I believe that parts of the Affordable Care Act can conceivably be implemented with minimal dislocation, but only if the right policies are embraced by the administration. That’s why the president is making a mistake in proposing potentially damaging changes to the most effective part of Medicare, instead of building on its progress and finding a way to drive long-term cost savings by keeping seniors healthy.
The Medicare program in question is the Part D drug benefit, which took effect in 2006. Under Part D, seniors choose from a variety of privately run drug plans that negotiate individually with drug makers: seniors pay far less than they used to for coverage.
According to a recent survey, the program has a 90 percent approval rating and will actually cost $334 billion less than original estimates.
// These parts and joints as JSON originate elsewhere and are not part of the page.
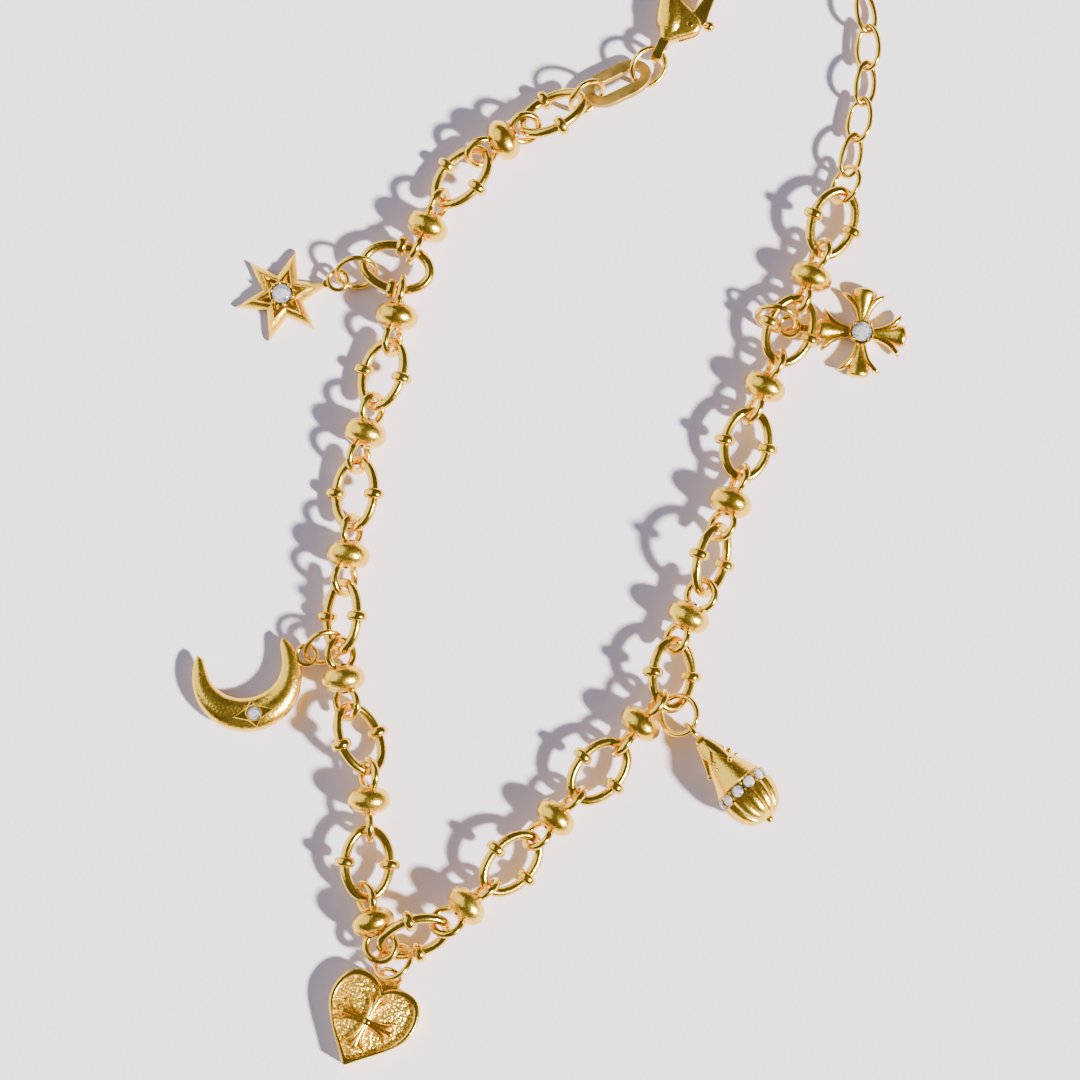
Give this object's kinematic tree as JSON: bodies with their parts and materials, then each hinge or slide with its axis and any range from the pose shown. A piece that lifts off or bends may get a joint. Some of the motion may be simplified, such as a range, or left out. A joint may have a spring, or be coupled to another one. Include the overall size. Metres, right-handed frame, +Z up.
{
  "type": "charm bracelet",
  "caption": "Charm bracelet lying closed, with beads and collared oval links, a lobster clasp in an extender chain, and star, moon, heart, bud and cross charms.",
  "frame": {"origin": "under the middle of the whole bracelet, on the surface it lies on", "axes": "+Z up from the surface, +Y along the bracelet from the heart charm towards the clasp, +X towards the extender side"},
  "size_m": [0.0638, 0.102, 0.0052],
  "materials": {
    "gold": "warm satin gold plate",
    "brushed_gold": "rough matte gold plate",
    "stone": "clear cut stone"
  },
  "bodies": {
    "bracelet": {"link_01": "gold", "link_02": "gold", "link_03": "gold", "link_04": "gold", "link_05": "gold", "link_06": "gold", "link_07": "gold", "link_08": "gold", "link_09": "gold", "link_10": "gold", "link_11": "gold", "link_12": "gold", "link_13": "gold", "link_14": "gold", "link_15": "gold", "link_16": "gold", "bead_01": "gold", "bead_02": "gold", "bead_03": "gold", "bead_04": "gold", "bead_05": "gold", "bead_06": "gold", "bead_07": "gold", "bead_08": "gold", "bead_09": "gold", "bead_10": "gold", "bead_11": "gold", "bead_12": "gold", "bead_13": "gold", "bead_14": "gold", "bead_15": "gold", "tag_ring": "gold", "clasp_ring": "gold", "clasp_body": "gold", "extender_ring": "gold", "extender_chain": "gold", "star_ring": "gold", "star_charm": "gold", "moon_ring": "gold", "moon_charm": "gold", "heart_ring": "gold", "heart_charm": "gold", "drop_ring": "gold", "drop_charm": "gold", "cross_ring": "gold", "cross_charm": "gold", "tag_link": "brushed_gold", "star_stone": "stone", "moon_stone": "stone", "cross_stone": "stone", "drop_stones": "stone"},
    "lever": {"clasp_lever": "gold"}
  },
  "joints": [
    {"name": "clasp_lever_hinge", "type": "hinge", "parent": "bracelet", "child": "lever", "pos_m": [0.01252, 0.04208, 0.0014], "axis": [0, 0, 1], "range_deg": [0, 20], "stiffness_Nm_per_rad": 0.0008, "springref_deg": -11.46}
  ]
}
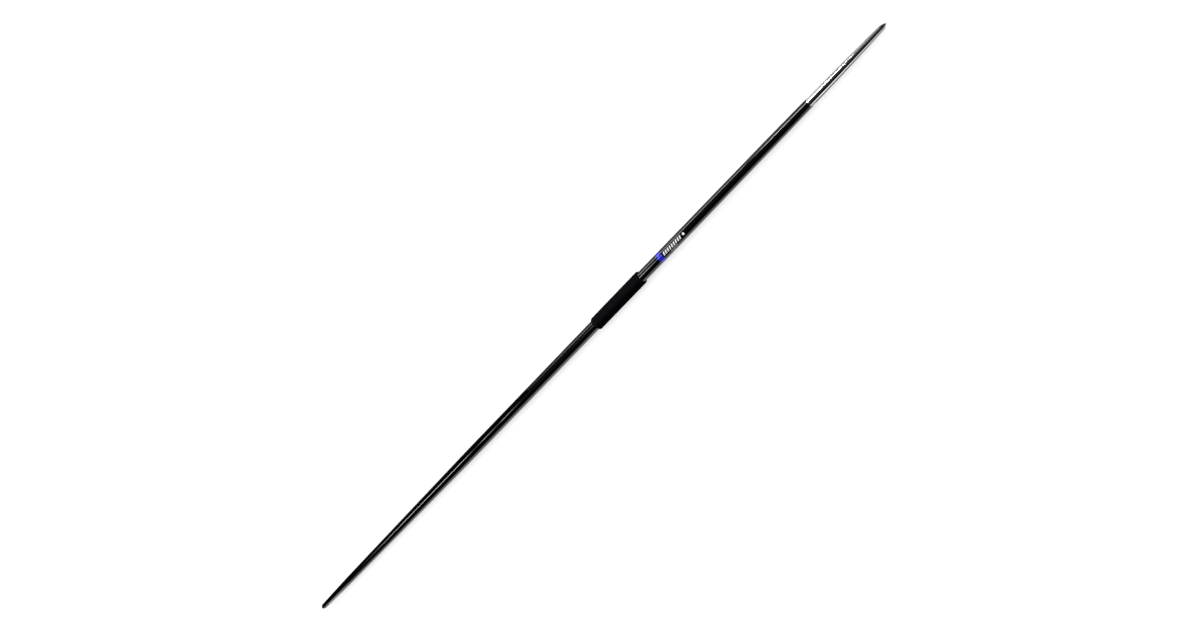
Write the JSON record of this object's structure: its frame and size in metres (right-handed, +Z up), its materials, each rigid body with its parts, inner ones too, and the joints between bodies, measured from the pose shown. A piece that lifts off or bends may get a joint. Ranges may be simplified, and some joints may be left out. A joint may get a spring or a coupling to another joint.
{
  "type": "javelin",
  "caption": "Slim throwing javelin with a pointed metal head, a long gloss-black tubular shaft that tapers to the tail, and a cord-wound grip over its balance point.",
  "frame": {"origin": "on the floor below the middle of the javelin's length, centred across it", "axes": "+X along the shaft to the point, +Y to the left seen from the tail, +Z up; the javelin lies level on the flat under its grip"},
  "size_m": [1.85, 0.029, 0.0287],
  "materials": {
    "hard_steel": "satin",
    "polished_steel": "polished",
    "slug_steel": "satin",
    "black_shaft": "gloss",
    "bare_aluminium": "satin",
    "tail_plastic": "satin",
    "grip_tape": "matte",
    "grip_cord": "matte",
    "band_blue": "gloss",
    "mark_white": "gloss"
  },
  "bodies": {
    "root": {"head_tip": "hard_steel", "head_body": "polished_steel", "balance_slug": "slug_steel", "front_shaft": "black_shaft", "joint_sleeve": "bare_aluminium", "rear_shaft": "black_shaft", "tail_cap": "tail_plastic", "grip_tape": "grip_tape", "grip_cord": "grip_cord"}
  },
  "joints": []
}
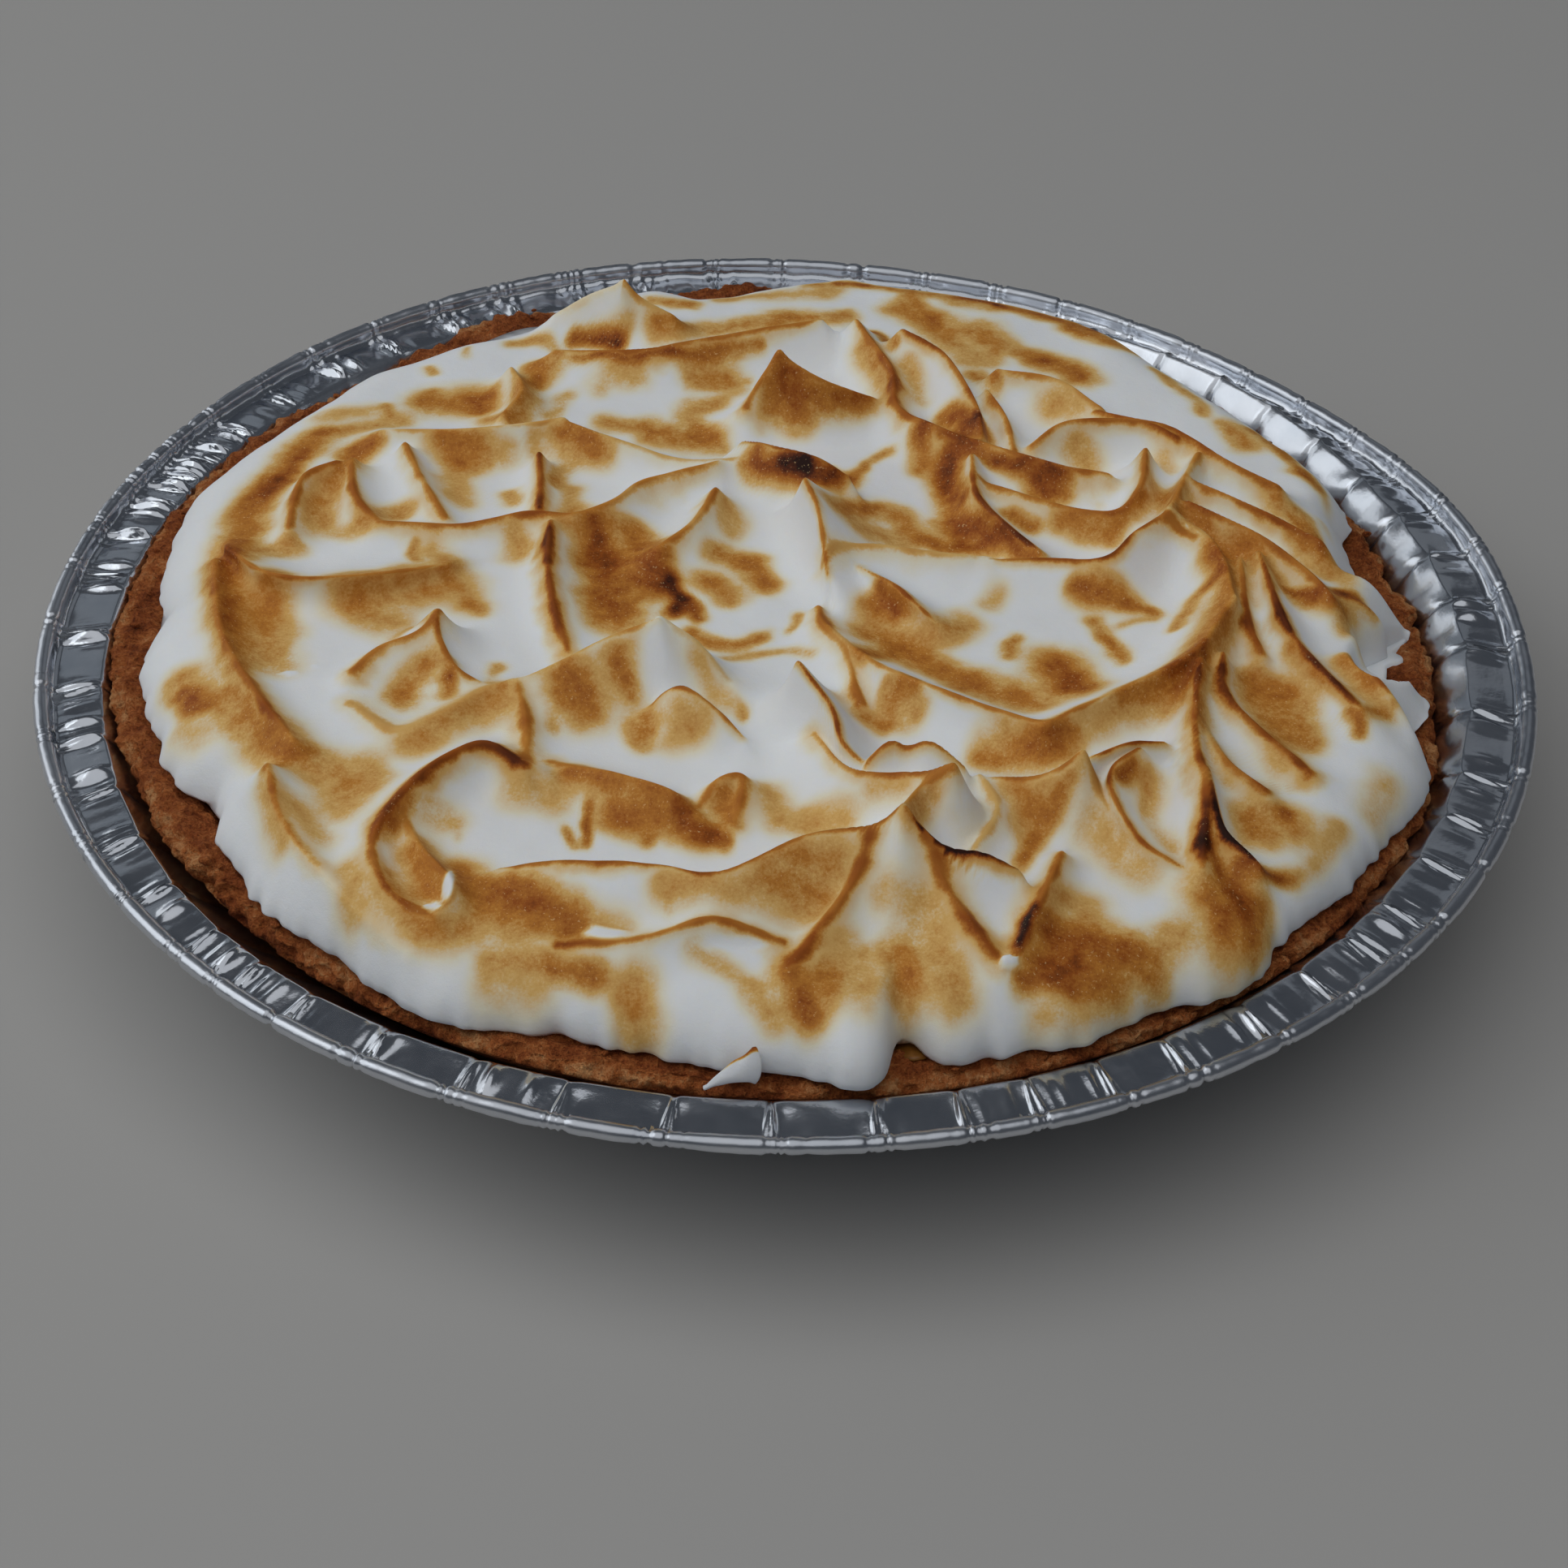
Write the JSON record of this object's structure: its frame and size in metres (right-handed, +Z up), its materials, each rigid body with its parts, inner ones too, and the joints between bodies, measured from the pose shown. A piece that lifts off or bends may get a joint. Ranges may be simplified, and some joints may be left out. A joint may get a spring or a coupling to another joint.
{
  "type": "lemon meringue pie in a foil tin",
  "caption": "Whole lemon meringue pie in its disposable foil pie tin: crumbly brown crust, lemon filling under a swirled meringue top toasted on its crests",
  "frame": {"origin": "centre of the underside of the tin, on the surface that it stands on", "axes": "+Z up, -Y the front of the pie where the loose flake of meringue lies, +X to its right"},
  "size_m": [0.229, 0.229, 0.0479],
  "materials": {
    "foil": "bright thin foil with creases, pleats and a rolled edge",
    "crust": "dry brown short pastry with a crumbly edge",
    "filling": "set lemon filling, smooth and moist",
    "meringue": "soft white meringue, toasted golden to dark brown on its crests and flanks"
  },
  "bodies": {
    "root": {"foil_pan": "foil", "crust": "crust", "lemon_filling": "filling", "meringue": "meringue", "meringue_flake": "meringue"}
  },
  "joints": []
}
Part D works so well because it recognizes the virtues and limits of competition. The existence of the program acknowledges that Americans have a collective responsibility to help older and disabled individuals afford necessary medications. But by prohibiting government bureaucrats from trying to set prices, it leaves individual market players free to devise the best way to meet consumer needs.
The process works so well that the Congressional Budget Office says the government-run negotiations some Democrats want wouldn’t save taxpayers a dime.
Likewise, the misguided “rebate” proposal that President Obama has offered would alter the program unnecessarily. Clearly he means well, but the record shows that it won’t work. The government’s most significant experience with trying to single-handedly run a prescription drug program, the Department of Veterans’ Affairs’ health system, has so many flaws that more than 40 percent of its enrollees end up electing to pay for Part D or other privately provided coverage.
This is why President Obama and my fellow Democrats should capitalize on the important lessons we’ve learned from Part D and make the program their own.
Even with the recent success in holding down Medicare costs, everyone looking at the program overall agrees that its current anticipated spending path can’t be sustained much longer.
Both parties now have an opportunity to drive bipartisan cooperation and reduce health care spending through a proven government program. Seniors will welcome it and Medicare will be in better shape as a result.